Amazon Web Services has blocked new signups for the Amazon Q Developer IDE plugin from May 15, 2026, announcing its replacement: Kiro, a spec-driven agentic IDE. Full IDE plugin support ends April 30, 2027, giving existing users a transition window of approximately one year.

What Kiro is

Kiro is built around the concept of Specs — natural-language documents that describe requirements, architecture decisions, and implementation constraints. Instead of writing code directly or prompting line-by-line, developers write a Spec describing what they want to build. Kiro's agent reads the Spec and autonomously generates the full implementation, including files, functions, edge cases, and component wiring. The Spec becomes a persistent, version-controllable artifact that explains intent alongside the code.

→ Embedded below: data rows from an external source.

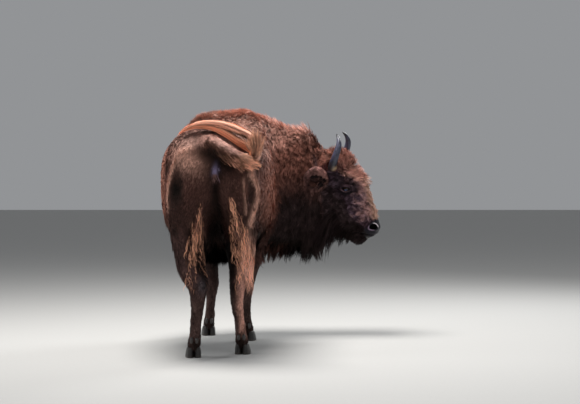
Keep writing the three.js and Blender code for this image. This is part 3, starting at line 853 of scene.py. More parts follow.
class Roots:
    """Random places on the skin, as many to a square metre as `density` says at each of its points."""

    def __init__(self, density):
        per = np.maximum(density, 0)[TRIS].mean(1) * AREAS
        reach = np.cumsum(per)
        self.count = int(reach[-1])
        pick = np.searchsorted(reach, rng.random(self.count) * reach[-1]).clip(0, len(TRIS) - 1)
        a, b = np.sqrt(rng.random(self.count)), rng.random(self.count)
        share = np.stack([1 - a, a * (1 - b), a * b], 1)

        def at(values):
            return (values[TRIS[pick]] * share[:, :, None]).sum(1)

        self.places, self.normals, weights = at(V), unit(at(NORMALS)), at(WEIGHTS)
        self.lie, self.tint = unit(at(LIE)), at(TINT)
        self.uv = (UV[pick] * share[:, :, None]).sum(1)
        self.f = fields(self.places, weights, self.normals)

    def kept(self, mask):
        for key in ("places", "normals", "lie", "tint", "uv"):
            setattr(self, key, getattr(self, key)[mask])
        self.f = SimpleNamespace(**{k: v[mask] for k, v in vars(self.f).items()})
        self.count = int(mask.sum())
        return self


# ---- Coat: tufts ----
PIECES = []
MOST_FACES = 190000  # in one piece of the coat
UV_PATCH = 0.003  # side of a tuft's patch in the map
LOWEST = 0.004  # height that no hair goes below
TAPER = {  # share of the width at each ring of a tuft, by the number of its rings
    3: [0.8, 1, 0], 4: [0.75, 1, 0.7, 0], 5: [0.7, 1, 0.9, 0.55, 0], 6: [0.7, 1, 1, 0.8, 0.5, 0],
    8: [0.7, 1, 1, 0.95, 0.85, 0.65, 0.4, 0], 10: [0.6, 0.9, 1, 1, 1, 0.95, 0.85, 0.65, 0.4, 0],
}


def ribbon_faces(rings):
    """The triangles of a ribbon of paired points that ends in a single one."""
    faces = []
    for k in range(0, 2 * (rings - 2), 2):
        faces += [[k, k + 1, k + 3], [k, k + 3, k + 2]]
    end = 2 * (rings - 1)
    return np.array(faces + [[end - 2, end - 1, end]])


def paired(left, right, end):
    """Points of both edges of each ribbon, ring by ring, then its tip."""
    both = np.stack([left, right], 2)[:, :-1]
    return np.concatenate([both.reshape(len(end), -1, 3), end[:, None]], 1)


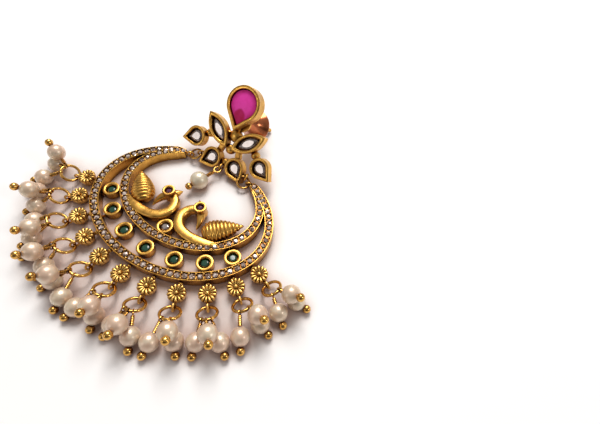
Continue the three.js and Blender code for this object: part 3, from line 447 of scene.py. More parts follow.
class Form:
    """Points and faces of a piece before it becomes an object."""

    def __init__(self):
        self.points = []
        self.faces = []
        self.shades = []

    def face(self, corners, shade=0.5):
        """Adds a face with a tone, which the stones' finishes use for painted glints, painted dark
        reflections and painted shade.
        """
        self.faces.append(tuple(corners))
        self.shades.append(shade)

    def grid(self, rows, wrap=False, cap_start=True, cap_end=True):
        """Joins rows of points into a skin, round each row, and closes its ends."""
        base = len(self.points)
        count = len(rows[0])
        for row in rows:
            self.points.extend(row)
        total = len(rows)
        for i in range(total if wrap else total - 1):
            here = base + i * count
            there = base + ((i + 1) % total) * count
            for j in range(count):
                k = (j + 1) % count
                self.face((here + j, here + k, there + k, there + j))
        if not wrap and cap_start:
            self.face([base + j for j in reversed(range(count))])
        if not wrap and cap_end:
            self.face([base + (total - 1) * count + j for j in range(count)])

    def lathe(self, rows, sides, matrix=Matrix()):
        """A turned form about the frame's Z from rows of radius and height."""
        rings = []
        for radius, height in rows:
            ring = []
            for j in range(sides):
                turn = 2 * math.pi * j / sides
                ring.append(matrix @ Vector((radius * math.cos(turn), radius * math.sin(turn), height)))
            rings.append(ring)
        self.grid(rings)

    def tube(self, points, radii, sides, up, closed=False, squareness=1.0):
        """A round bar through points; up is a direction that the bar never runs along."""
        rows = []
        count = len(points)
        for i, point in enumerate(points):
            before = points[i - 1] if closed or i > 0 else points[0]
            after = points[(i + 1) % count] if closed or i < count - 1 else points[-1]
            along = (after - before).normalized()
            side = up.cross(along).normalized()
            top = along.cross(side)
            row = []
            for j in range(sides):
                turn = 2 * math.pi * j / sides
                across = math.copysign(abs(math.cos(turn)) ** squareness, math.cos(turn))
                height = math.copysign(abs(math.sin(turn)) ** squareness, math.sin(turn))
                row.append(point + radii[i] * (across * side + height * top))
            rows.append(row)
        self.grid(rows, wrap=closed)

    def loop(self, matrix, radius, wire, steps=28, sides=10):
        """A wire ring in the frame's XY plane."""
        points = []
        for i in range(steps):
            turn = 2 * math.pi * i / steps
            points.append(matrix @ Vector((radius * math.cos(turn), radius * math.sin(turn), 0)))
        up = (matrix.to_3x3() @ UP).normalized()
        self.tube(points, [wire] * steps, sides, up, closed=True)

    def rod(self, start, end, radius, sides=12):
        """A straight round bar."""
        along = (end - start).normalized()
        up = UP if abs(along.z) < 0.9 else Vector((1, 0, 0))
        self.tube([start, end], [radius, radius], sides, up)

    def coil(self, start, direction, reach, radius, wire, turns):
        """Wire wrapped round a pin that starts at a place and runs along a direction."""
        direction = direction.normalized()
        frame_here = aimed(start, direction)
        points = []
        steps = max(6, round(turns * 12))
        for i in range(steps + 1):
            turn = 2 * math.pi * turns * i / steps
            at = Vector((reach * i / steps, radius * math.cos(turn), radius * math.sin(turn)))
            points.append(frame_here @ at)
        self.tube(points, [wire] * len(points), 6, direction)

    def ball(self, centre, radius, sides=24, rings=14):
        """A bead."""
        rows = []
        for i in range(1, rings):
            turn = math.pi * i / rings
            rows.append((radius * math.sin(turn), -radius * math.cos(turn)))
        rows = [(rows[0][0] * 0.3, -radius * 0.995)] + rows + [(rows[-1][0] * 0.3, radius * 0.995)]
        self.lathe(rows, sides, Matrix.Translation(centre))


def aimed(point, direction):
    """A frame whose X runs along a direction and whose Z stays as upright as it can."""
    along = direction.normalized()
    side = UP.cross(along).normalized()
    top = along.cross(side)
    matrix = Matrix((along, side, top)).transposed().to_4x4()
    matrix.translation = point
    return matrix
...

Hooks: automated quality gates

Hooks are Kiro's event-driven automation layer. They trigger on file system events such as file save or git commit. On save, a Hook might run tests, lint code, or update documentation automatically. On commit, a Hook might run security scans or verify that the implementation aligns with the Spec. Hooks embed quality gates directly into the development lifecycle without requiring separate CI/CD configuration.

Technical foundation

Kiro is built as a VS Code-compatible IDE, preserving existing extensions, keybindings, and workspace configurations. The agent layer runs on Amazon Bedrock with access to Claude, Amazon Nova, and other foundation models. Deep AWS integration enables direct infrastructure provisioning and deployment from within the IDE.

Why it matters

Amazon's shift from Q Developer to Kiro represents a strategic repositioning — from an AI assistant that helps developers write code to an agent that executes full software development from high-level specifications. For AWS-centric engineering teams, Kiro offers a tighter loop between requirements, implementation, and deployment on AWS infrastructure.